OBJECTIVE:
Reproduce the data exactly.
----- COLLECTED DATA -----
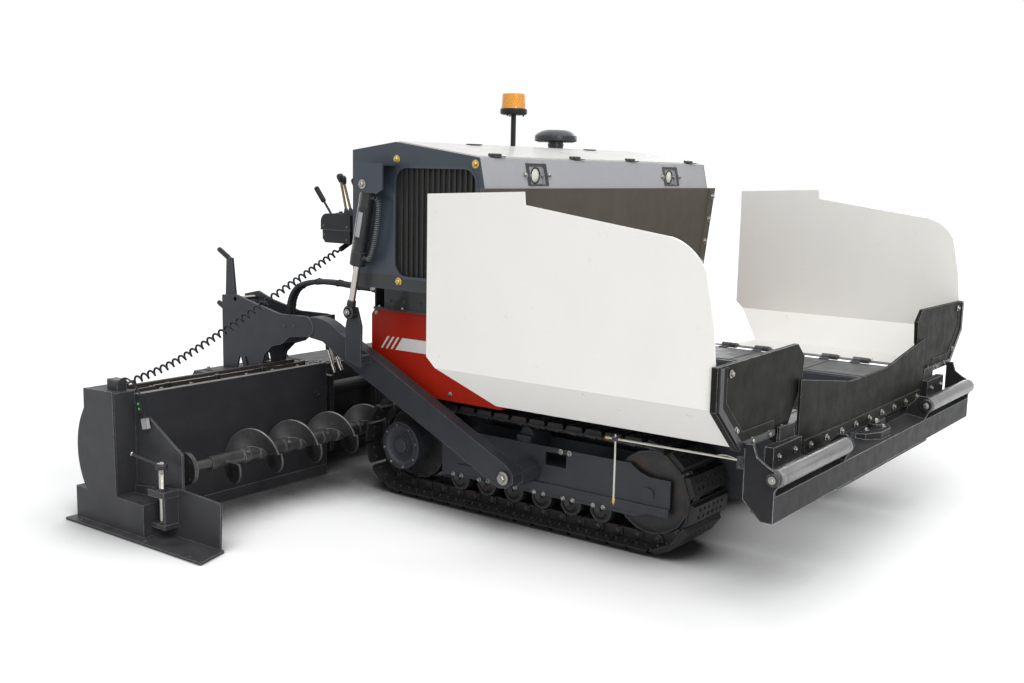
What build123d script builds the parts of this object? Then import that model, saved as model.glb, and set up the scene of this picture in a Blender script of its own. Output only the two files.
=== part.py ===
from build123d import *
import os
from math import cos, hypot, pi, radians, sin, tan

# Asphalt paver on steel tracks, millimetres. X is travel, Y is left, Z is up, ground at Z 0.
# The right-hand pieces are drawn at negative Y; the left-hand ones are their mirror images.

# Driving dimensions: tracks
TRACK_OUTER_Y = 893
TRACK_WIDTH = 356
TRACK_RADIUS = 268
SPROCKET_X = -270
IDLER_X = 1190
CHAIN_THICKNESS = 40
SHOE_THICKNESS = 30
SHOE_LENGTH = 96
SHOES_PER_RUN = 12
SHOES_PER_END = 6
SHOE_SINK_AT_ENDS = 6
SEAT = 0.3
HUB_RADIUS = 125
ROLLER_RADIUS = 60
ROLLER_COUNT = 6
CARRIER_RADIUS = 40

# Driving dimensions: chassis and hopper
FRAME_HALF_WIDTH = 521
FRAME_REAR_X = -430
FRAME_PLATE = 16
FRAME_BOTTOM_Z = 200
FLOOR_Z = 690
FLOOR_PLATE = 10
FLOOR_HALF_WIDTH = 948
HOPPER_FRONT_X = 1835
REAR_WALL_X = 434
REAR_WALL_PLATE = 12
REAR_WALL_TOP_Z = 1630
REAR_WALL_TOP_HALF = 1160
REAR_WALL_BOTTOM_HALF = 950
TUNNEL_FLOOR_Z = 590
TUNNEL_TOP_Z = 960
TUNNEL_HALF_GAP = 40
SIDE_BOX_OUTER_Y = 930
SIDE_BOX_BOTTOM_Z = 565
DECK_Z = 990
DECK_PLATE = 12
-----
RESULT OF THIS EXERCISE:
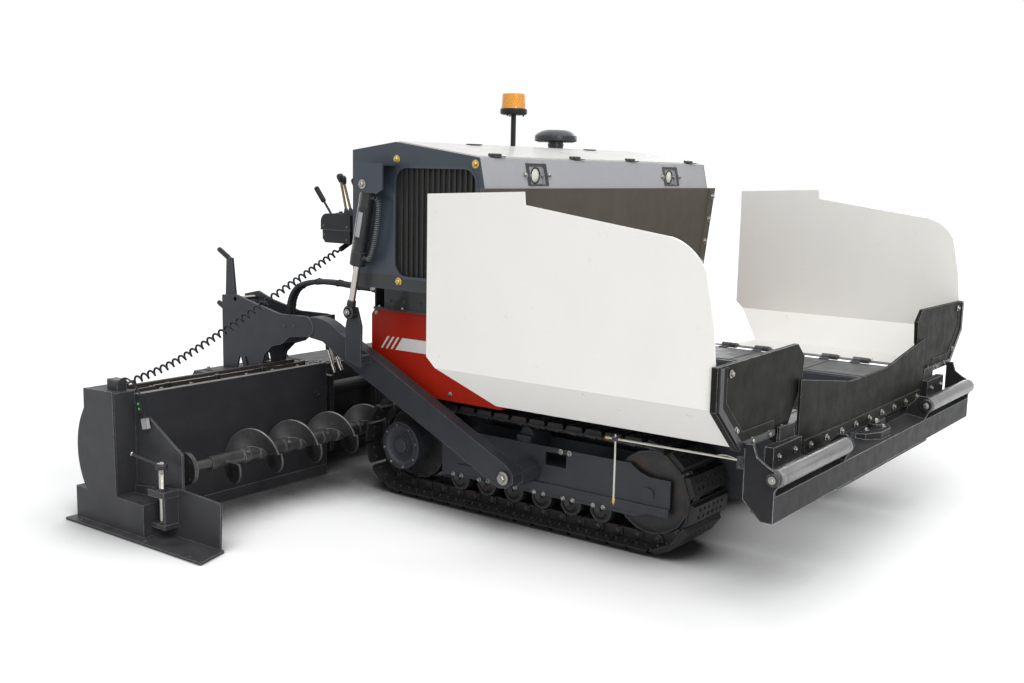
What build123d script builds the parts of this object? Then import that model, saved as model.glb, and set up the scene of this picture in a Blender script of its own. Output only the two files.
=== part.py ===
from build123d import *
import os
from math import cos, hypot, pi, radians, sin, tan

# Asphalt paver on steel tracks, millimetres. X is travel, Y is left, Z is up, ground at Z 0.
# The right-hand pieces are drawn at negative Y; the left-hand ones are their mirror images.

# Driving dimensions: tracks
TRACK_OUTER_Y = 893
TRACK_WIDTH = 356
TRACK_RADIUS = 268
SPROCKET_X = -270
IDLER_X = 1190
CHAIN_THICKNESS = 40
SHOE_THICKNESS = 30
SHOE_LENGTH = 96
SHOES_PER_RUN = 12
SHOES_PER_END = 6
SHOE_SINK_AT_ENDS = 6
SEAT = 0.3
HUB_RADIUS = 125
ROLLER_RADIUS = 60
ROLLER_COUNT = 6
CARRIER_RADIUS = 40

# Driving dimensions: chassis and hopper
FRAME_HALF_WIDTH = 521
FRAME_REAR_X = -430
FRAME_PLATE = 16
FRAME_BOTTOM_Z = 200
FLOOR_Z = 690
FLOOR_PLATE = 10
FLOOR_HALF_WIDTH = 948
HOPPER_FRONT_X = 1835
REAR_WALL_X = 434
REAR_WALL_PLATE = 12
REAR_WALL_TOP_Z = 1630
REAR_WALL_TOP_HALF = 1160
REAR_WALL_BOTTOM_HALF = 950
TUNNEL_FLOOR_Z = 590
TUNNEL_TOP_Z = 960
TUNNEL_HALF_GAP = 40
SIDE_BOX_OUTER_Y = 930
SIDE_BOX_BOTTOM_Z = 565
DECK_Z = 990
DECK_PLATE = 12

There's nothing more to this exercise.